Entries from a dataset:

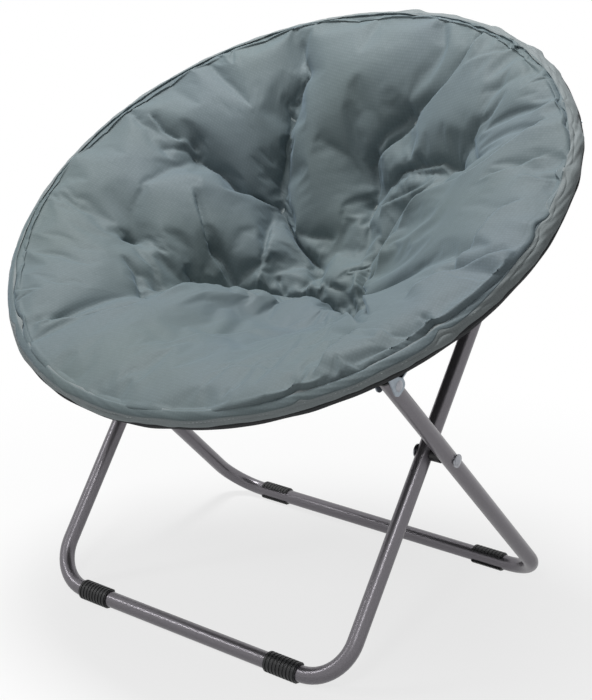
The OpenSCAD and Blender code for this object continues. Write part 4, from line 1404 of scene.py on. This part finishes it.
# the sling: black yarn, dull, with a coarser relief
black_polyester = woven("black_polyester", "1b1d1f", "121314", "232527", 0.8, 0.15, "7a8084", relief=0.35)
print(f"three cloths with threads drawn {THREAD_PITCH / MM:.1f} mm wide")

# %% [markdown]
# The seams are sewn with twisted polyester thread. Its colour is the thread's own grey with pale and dark
# specks of painted shine, where the twist would catch the light, so each stitch shows as a small bright bar.

# %% Twisted thread
# size of the specks of painted shine on the thread
SHINE_FLECK_SIZE = 1.2 * MM


def twisted(name, base, deep):
    """Thread: its own grey, with specks of painted shine in two greys on the object's coordinates, finer than
    a stitch.
    """
    made, tree, shader = new_finish(name)
    place = add_node(tree, "ShaderNodeTexCoord").outputs["Object"]
    # painted shine: noise puts pale and dark specks into the thread's colour
    shine_flecks = add_node(
        tree, "ShaderNodeTexNoise", {"Vector": place, "Scale": 1 / SHINE_FLECK_SIZE, "Detail": 1.0}
    ).outputs["Fac"]
    colour = add_node(
        tree, "ShaderNodeMix", data_type="RGBA",
        inputs={0: shine_flecks, LOW_COLOUR: light(base), HIGH_COLOUR: light(deep)},
    ).outputs[MIXED]
    tree.links.new(colour, shader.inputs["Base Color"])
    shader.inputs["Roughness"].default_value = 0.6
    return made


polyester_thread = twisted("polyester_thread", "c6cfce", "9aa4a4")
black_thread = twisted("black_polyester_thread", "2b2d2f", "161718")
print(f"flecks {SHINE_FLECK_SIZE / MM:.1f} mm wide on the thread")

# %% [markdown]
# The legs and the ring are steel tube with a metallic powder coat. The powder melts into a skin with fine
# metal flakes, which gives a soft gloss, and with a faint orange peel that only shows in the highlights.

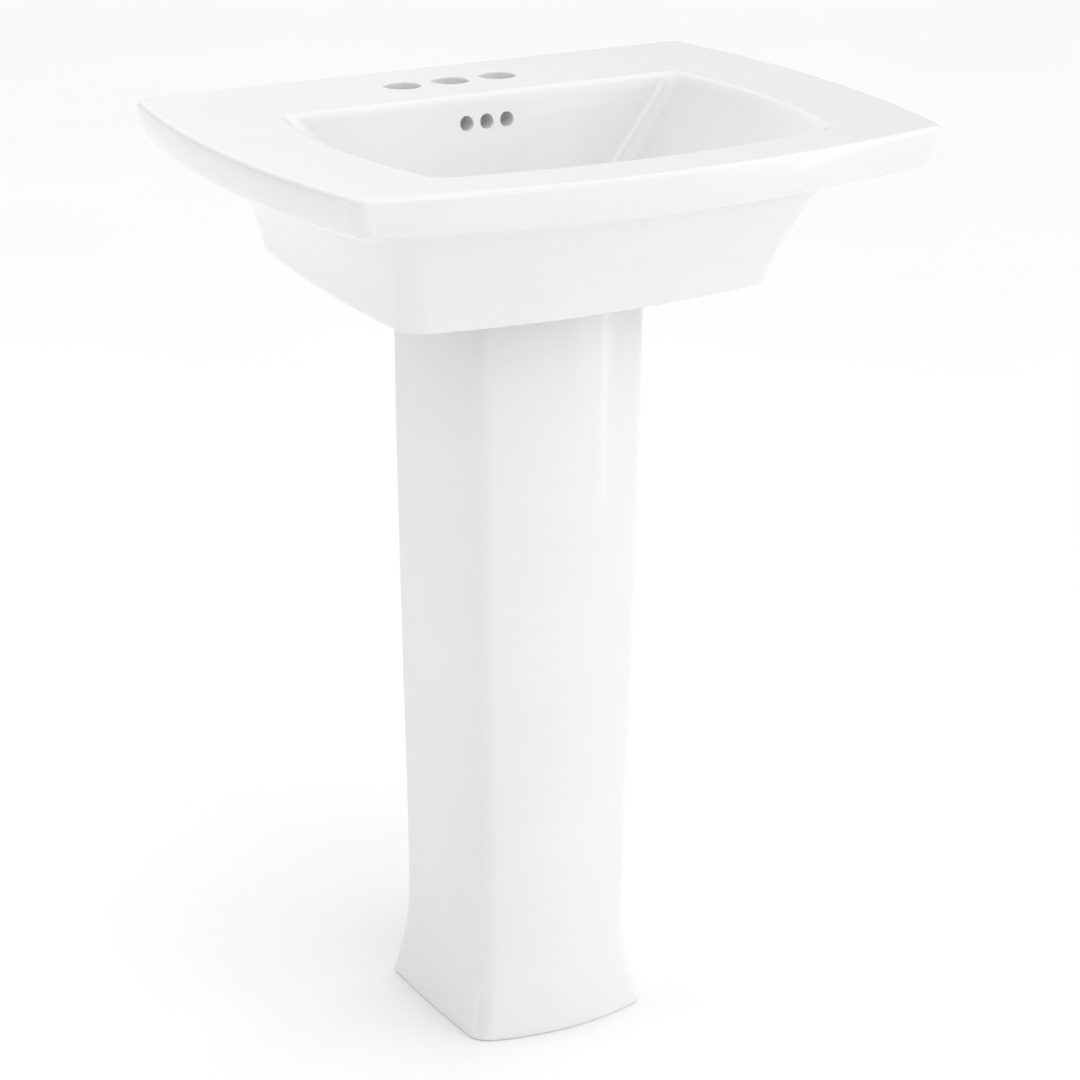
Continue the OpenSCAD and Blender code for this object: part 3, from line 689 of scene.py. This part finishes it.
LOBES = [
    ((0.5, 0.866, 0), 1.5, 0.292),
    ((0.1, 0.95, 0.3), 8, 0.69),
    ((0.9, -0.3, 0.3), 2, 1.071),
    ((-0.2, -0.98, 0), 2, 0.669),
    ((0, 0, 1), 2, 0.925),
    ((-0.8, 0.6, 0.1), 3, 0.381),
]
total = lobe(*LOBES[0])
for q in LOBES[1:]:
    n = wt.nodes.new("ShaderNodeMath")
    n.operation = "ADD"
    wt.links.new(total, n.inputs[0])
    wt.links.new(lobe(*q), n.inputs[1])
    total = n.outputs[0]
n = wt.nodes.new("ShaderNodeMath")
n.operation = "ADD"
n.inputs[1].default_value = 0.087
wt.links.new(total, n.inputs[0])
wt.links.new(n.outputs[0], bg.inputs["Strength"])
bg.inputs["Color"].default_value = (1, 1, 1, 1)


def area(name, loc, target, size, energy):
    l = bpy.data.lights.new(name, "AREA")
    l.shape = "RECTANGLE"
    l.size, l.size_y = size
    l.energy = energy
    o = bpy.data.objects.new(name, l)
    o.location = loc
    o.rotation_euler = (Vector(target) - Vector(loc)).to_track_quat("-Z", "Y").to_euler()
    o.visible_camera = False
    scene.collection.objects.link(o)
    return o


area("left_box", (-2.5, 0.9, 1.1), (0, 0, 0.6), (1.5, 2.0), 8.0)
area("right_box", (1.45, -1.55, 0.75), (0, 0, 0.6), (0.9, 1.5), 1.9)
area("top_box", (-0.7, 0.3, 3.0), (0, 0, 0.8), (2.0, 2.0), 5.5)
area("front_box", (0.2, -3.2, 1.6), (0, 0, 0.6), (1.5, 2.0), 5.1)
area("high_box", (-0.3, -1.6, 2.4), (0, 0, 0.85), (1.0, 1.0), 3.6)
area("strip_box", (1.12, -1.0, 0.62), (0, -0.15, 0.45), (0.12, 1.3), 0.3)

scene.view_settings.view_transform = "Standard"
scene.view_settings.look = "None"

cam = bpy.data.cameras.new("camera")
YAW, PITCH, F, DIST = math.radians(-29.091), math.radians(19.976), 3264.3, 3.11129
TX, TY = -6.47, 27.46
look = Vector((-math.sin(YAW) * math.cos(PITCH), math.cos(YAW) * math.cos(PITCH), -math.sin(PITCH)))
at = Vector((0, WALL - 0.230, RIM - 0.440))
cam.sensor_width = 36
cam.sensor_fit = "HORIZONTAL"
cam.lens = F / 1080 * 36
cam.shift_x = -TX / 1080
cam.shift_y = TY / 1080
cam.clip_end = 60
co = bpy.data.objects.new("camera", cam)
scene.collection.objects.link(co)
co.location = at - look * DIST
co.rotation_euler = look.to_track_quat("-Z", "Y").to_euler()
scene.camera = co
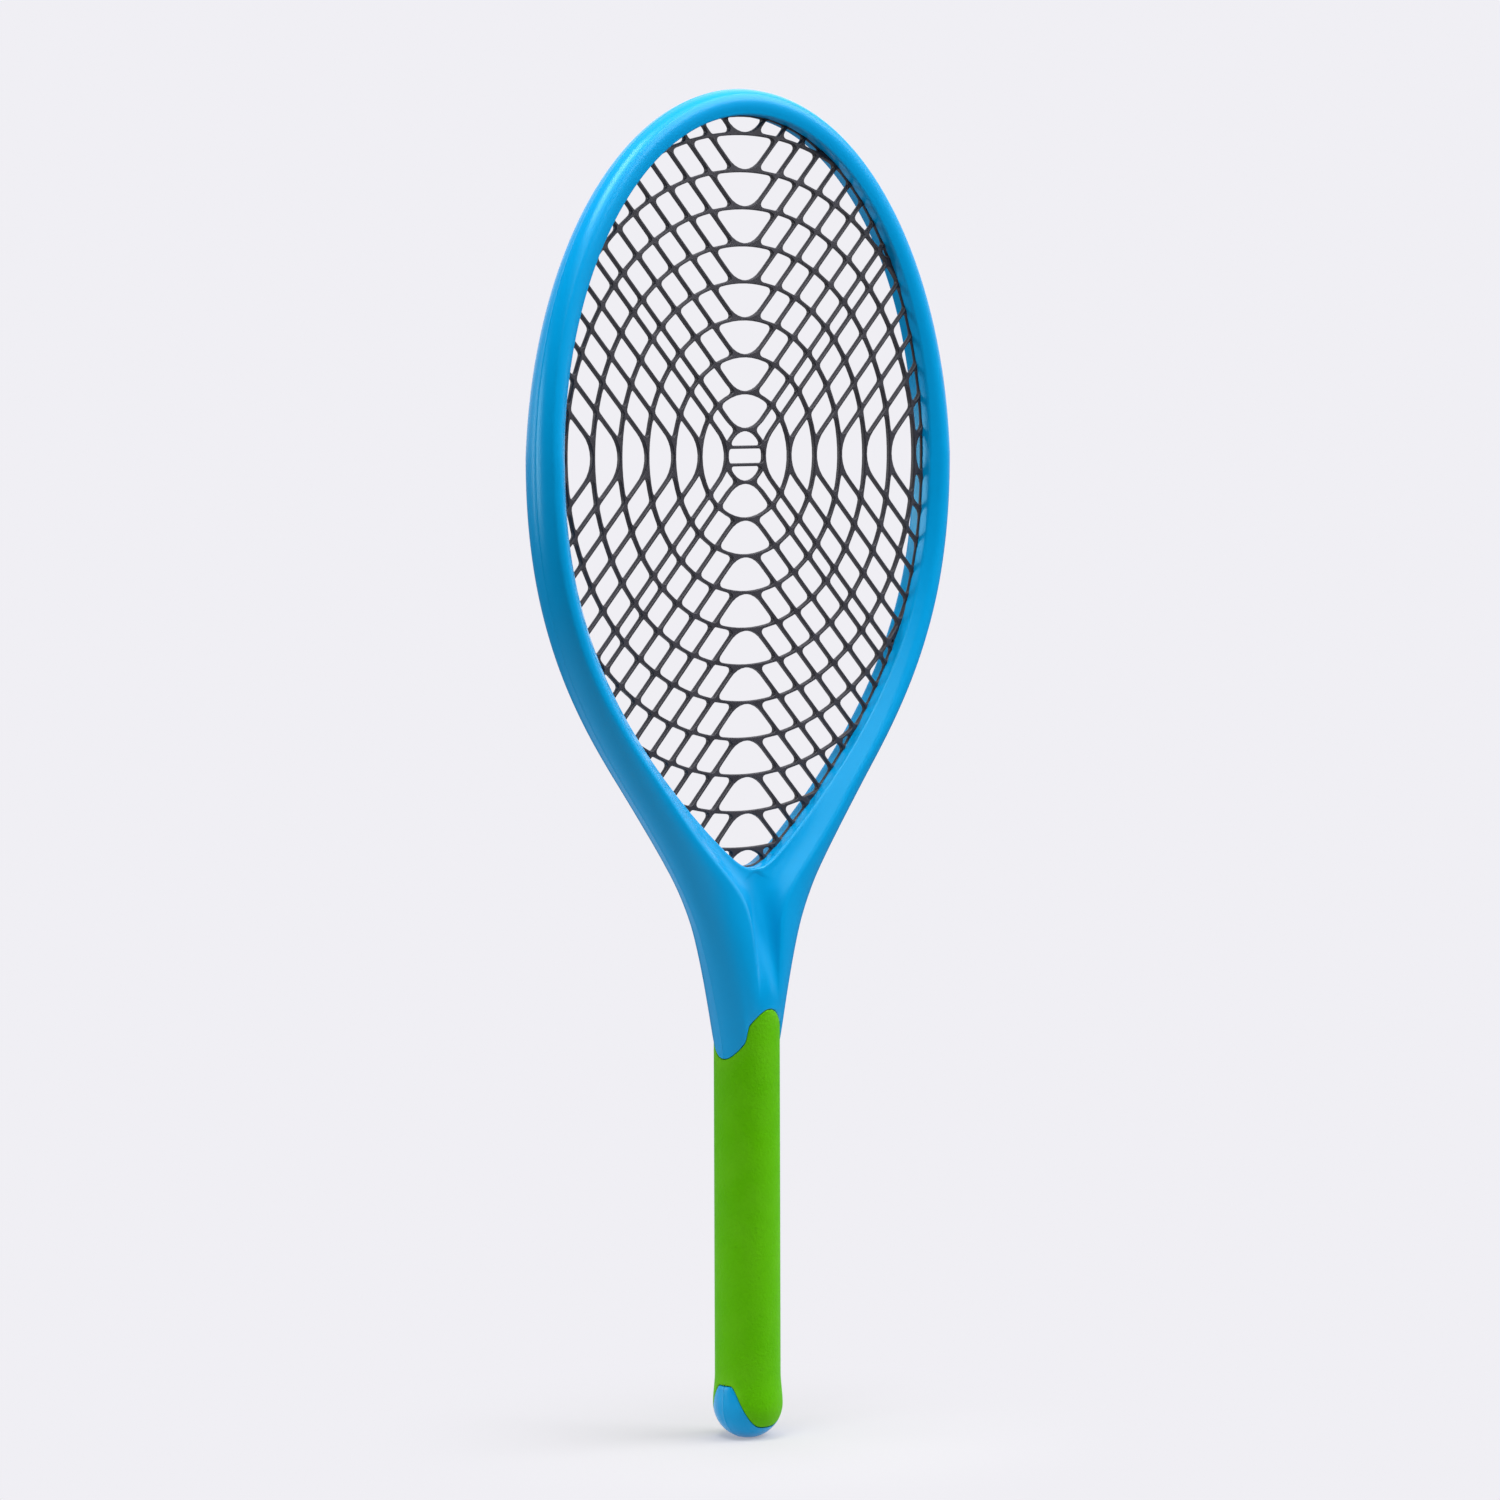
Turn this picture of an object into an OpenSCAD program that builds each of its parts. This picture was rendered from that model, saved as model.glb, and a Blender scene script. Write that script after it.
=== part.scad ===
// Junior tennis racket: a hollow frame made of two half shells, a moulded string bed and a soft grip.
// X is the width, Y the thickness (front is -Y) and Z runs up from the foot of the butt.

/* [Head] */
// Height of the middle of the string pattern
centre_z = 389.5; // [380:0.5:400]
// Half width of the head opening
open_half = 101.7; // [96:0.1:106]
// Reach of the opening above the middle
open_up = 133; // [125:0.5:140]
// Reach of the opening below the middle, where its two sides meet in a rounded point
open_down = 162.2; // [157:0.1:165]
// Reach that the lower sides would have if they met in a sharp point
point_reach = 169.7; // [168:0.1:174]
// Width of the frame at its widest, from the opening to the outer edge
frame_w = 11.1; // [9:0.1:14]
// Width of the frame at the top of the hoop
top_w = 10.3; // [9:0.1:12]

/* [Frame section] */
// Distance from the opening to the raised crest
crest_in = 5.4; // [4:0.1:6.5]
// Half thickness at the crest, from the widest part of the head down
crest_h = 9.6; // [8:0.1:11]
// Half thickness at the crest at the top of the hoop
top_h = 6.2; // [5.6:0.1:9]
// Half thickness at the opening
inner_h = 4.9; // [4:0.1:5.2]
// Wall thickness of the shells
wall = 2.4; // [1.8:0.1:2.8]

/* [Throat] */
// How far down the outer edge leaves the hoop straight
edge_drop = 127.5; // [110:0.5:130]
// Half width of the throat's steering point
throat_half = 22.8; // [20:0.1:26]
// Height of the throat's steering point
throat_z = 257; // [250:1:262]
// Half width of the pocket between the two crests
pocket_half = 7.8; // [6:0.1:9]

/* [Handle] */
// Radius of the grip
grip_r = 13.1; // [12:0.1:15]
// Thickness of the soft sleeve
grip_t = 2; // [1.5:0.1:2.4]
// Height of the sleeve's upper edge at the front and back
grip_top_peak = 171.9; // [162:0.1:174]
// Height of the sleeve's upper edge at the sides
grip_top_side = 152.1; // [144:0.1:154]
// Height of the sleeve's lower edge at the front and back
grip_low_front = 4.9; // [4:0.1:7]
// Height of the sleeve's lower edge at the sides
grip_low_side = 21.6; // [18:0.1:23]
// Largest radius of the butt
butt_r = 13.9; // [13.2:0.1:15]
// Height of the butt's largest radius
butt_z = 13.5; // [12:0.1:15]
// Radius of the flat foot
foot_r = 3.6; // [3:0.1:5]

/* [String bed] */
// Distance between neighbouring rings and lines
pitch = 14.45; // [13.5:0.05:15]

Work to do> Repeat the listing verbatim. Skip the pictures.

Response below>
The OpenSCAD and Blender code for this object continues. Write part 4, from line 1404 of scene.py on. This part finishes it.
# the sling: black yarn, dull, with a coarser relief
black_polyester = woven("black_polyester", "1b1d1f", "121314", "232527", 0.8, 0.15, "7a8084", relief=0.35)
print(f"three cloths with threads drawn {THREAD_PITCH / MM:.1f} mm wide")

# %% [markdown]
# The seams are sewn with twisted polyester thread. Its colour is the thread's own grey with pale and dark
# specks of painted shine, where the twist would catch the light, so each stitch shows as a small bright bar.

# %% Twisted thread
# size of the specks of painted shine on the thread
SHINE_FLECK_SIZE = 1.2 * MM


def twisted(name, base, deep):
    """Thread: its own grey, with specks of painted shine in two greys on the object's coordinates, finer than
    a stitch.
    """
    made, tree, shader = new_finish(name)
    place = add_node(tree, "ShaderNodeTexCoord").outputs["Object"]
    # painted shine: noise puts pale and dark specks into the thread's colour
    shine_flecks = add_node(
        tree, "ShaderNodeTexNoise", {"Vector": place, "Scale": 1 / SHINE_FLECK_SIZE, "Detail": 1.0}
    ).outputs["Fac"]
    colour = add_node(
        tree, "ShaderNodeMix", data_type="RGBA",
        inputs={0: shine_flecks, LOW_COLOUR: light(base), HIGH_COLOUR: light(deep)},
    ).outputs[MIXED]
    tree.links.new(colour, shader.inputs["Base Color"])
    shader.inputs["Roughness"].default_value = 0.6
    return made


polyester_thread = twisted("polyester_thread", "c6cfce", "9aa4a4")
black_thread = twisted("black_polyester_thread", "2b2d2f", "161718")
print(f"flecks {SHINE_FLECK_SIZE / MM:.1f} mm wide on the thread")

# %% [markdown]
# The legs and the ring are steel tube with a metallic powder coat. The powder melts into a skin with fine
# metal flakes, which gives a soft gloss, and with a faint orange peel that only shows in the highlights.

Continue the OpenSCAD and Blender code for this object: part 3, from line 689 of scene.py. This part finishes it.
LOBES = [
    ((0.5, 0.866, 0), 1.5, 0.292),
    ((0.1, 0.95, 0.3), 8, 0.69),
    ((0.9, -0.3, 0.3), 2, 1.071),
    ((-0.2, -0.98, 0), 2, 0.669),
    ((0, 0, 1), 2, 0.925),
    ((-0.8, 0.6, 0.1), 3, 0.381),
]
total = lobe(*LOBES[0])
for q in LOBES[1:]:
    n = wt.nodes.new("ShaderNodeMath")
    n.operation = "ADD"
    wt.links.new(total, n.inputs[0])
    wt.links.new(lobe(*q), n.inputs[1])
    total = n.outputs[0]
n = wt.nodes.new("ShaderNodeMath")
n.operation = "ADD"
n.inputs[1].default_value = 0.087
wt.links.new(total, n.inputs[0])
wt.links.new(n.outputs[0], bg.inputs["Strength"])
bg.inputs["Color"].default_value = (1, 1, 1, 1)


def area(name, loc, target, size, energy):
    l = bpy.data.lights.new(name, "AREA")
    l.shape = "RECTANGLE"
    l.size, l.size_y = size
    l.energy = energy
    o = bpy.data.objects.new(name, l)
    o.location = loc
    o.rotation_euler = (Vector(target) - Vector(loc)).to_track_quat("-Z", "Y").to_euler()
    o.visible_camera = False
    scene.collection.objects.link(o)
    return o


area("left_box", (-2.5, 0.9, 1.1), (0, 0, 0.6), (1.5, 2.0), 8.0)
area("right_box", (1.45, -1.55, 0.75), (0, 0, 0.6), (0.9, 1.5), 1.9)
area("top_box", (-0.7, 0.3, 3.0), (0, 0, 0.8), (2.0, 2.0), 5.5)
area("front_box", (0.2, -3.2, 1.6), (0, 0, 0.6), (1.5, 2.0), 5.1)
area("high_box", (-0.3, -1.6, 2.4), (0, 0, 0.85), (1.0, 1.0), 3.6)
area("strip_box", (1.12, -1.0, 0.62), (0, -0.15, 0.45), (0.12, 1.3), 0.3)

scene.view_settings.view_transform = "Standard"
scene.view_settings.look = "None"

cam = bpy.data.cameras.new("camera")
YAW, PITCH, F, DIST = math.radians(-29.091), math.radians(19.976), 3264.3, 3.11129
TX, TY = -6.47, 27.46
look = Vector((-math.sin(YAW) * math.cos(PITCH), math.cos(YAW) * math.cos(PITCH), -math.sin(PITCH)))
at = Vector((0, WALL - 0.230, RIM - 0.440))
cam.sensor_width = 36
cam.sensor_fit = "HORIZONTAL"
cam.lens = F / 1080 * 36
cam.shift_x = -TX / 1080
cam.shift_y = TY / 1080
cam.clip_end = 60
co = bpy.data.objects.new("camera", cam)
scene.collection.objects.link(co)
co.location = at - look * DIST
co.rotation_euler = look.to_track_quat("-Z", "Y").to_euler()
scene.camera = co
Turn this picture of an object into an OpenSCAD program that builds each of its parts. This picture was rendered from that model, saved as model.glb, and a Blender scene script. Write that script after it.
=== part.scad ===
// Junior tennis racket: a hollow frame made of two half shells, a moulded string bed and a soft grip.
// X is the width, Y the thickness (front is -Y) and Z runs up from the foot of the butt.

/* [Head] */
// Height of the middle of the string pattern
centre_z = 389.5; // [380:0.5:400]
// Half width of the head opening
open_half = 101.7; // [96:0.1:106]
// Reach of the opening above the middle
open_up = 133; // [125:0.5:140]
// Reach of the opening below the middle, where its two sides meet in a rounded point
open_down = 162.2; // [157:0.1:165]
// Reach that the lower sides would have if they met in a sharp point
point_reach = 169.7; // [168:0.1:174]
// Width of the frame at its widest, from the opening to the outer edge
frame_w = 11.1; // [9:0.1:14]
// Width of the frame at the top of the hoop
top_w = 10.3; // [9:0.1:12]

/* [Frame section] */
// Distance from the opening to the raised crest
crest_in = 5.4; // [4:0.1:6.5]
// Half thickness at the crest, from the widest part of the head down
crest_h = 9.6; // [8:0.1:11]
// Half thickness at the crest at the top of the hoop
top_h = 6.2; // [5.6:0.1:9]
// Half thickness at the opening
inner_h = 4.9; // [4:0.1:5.2]
// Wall thickness of the shells
wall = 2.4; // [1.8:0.1:2.8]

/* [Throat] */
// How far down the outer edge leaves the hoop straight
edge_drop = 127.5; // [110:0.5:130]
// Half width of the throat's steering point
throat_half = 22.8; // [20:0.1:26]
// Height of the throat's steering point
throat_z = 257; // [250:1:262]
// Half width of the pocket between the two crests
pocket_half = 7.8; // [6:0.1:9]

/* [Handle] */
// Radius of the grip
grip_r = 13.1; // [12:0.1:15]
// Thickness of the soft sleeve
grip_t = 2; // [1.5:0.1:2.4]
// Height of the sleeve's upper edge at the front and back
grip_top_peak = 171.9; // [162:0.1:174]
// Height of the sleeve's upper edge at the sides
grip_top_side = 152.1; // [144:0.1:154]
// Height of the sleeve's lower edge at the front and back
grip_low_front = 4.9; // [4:0.1:7]
// Height of the sleeve's lower edge at the sides
grip_low_side = 21.6; // [18:0.1:23]
// Largest radius of the butt
butt_r = 13.9; // [13.2:0.1:15]
// Height of the butt's largest radius
butt_z = 13.5; // [12:0.1:15]
// Radius of the flat foot
foot_r = 3.6; // [3:0.1:5]

/* [String bed] */
// Distance between neighbouring rings and lines
pitch = 14.45; // [13.5:0.05:15]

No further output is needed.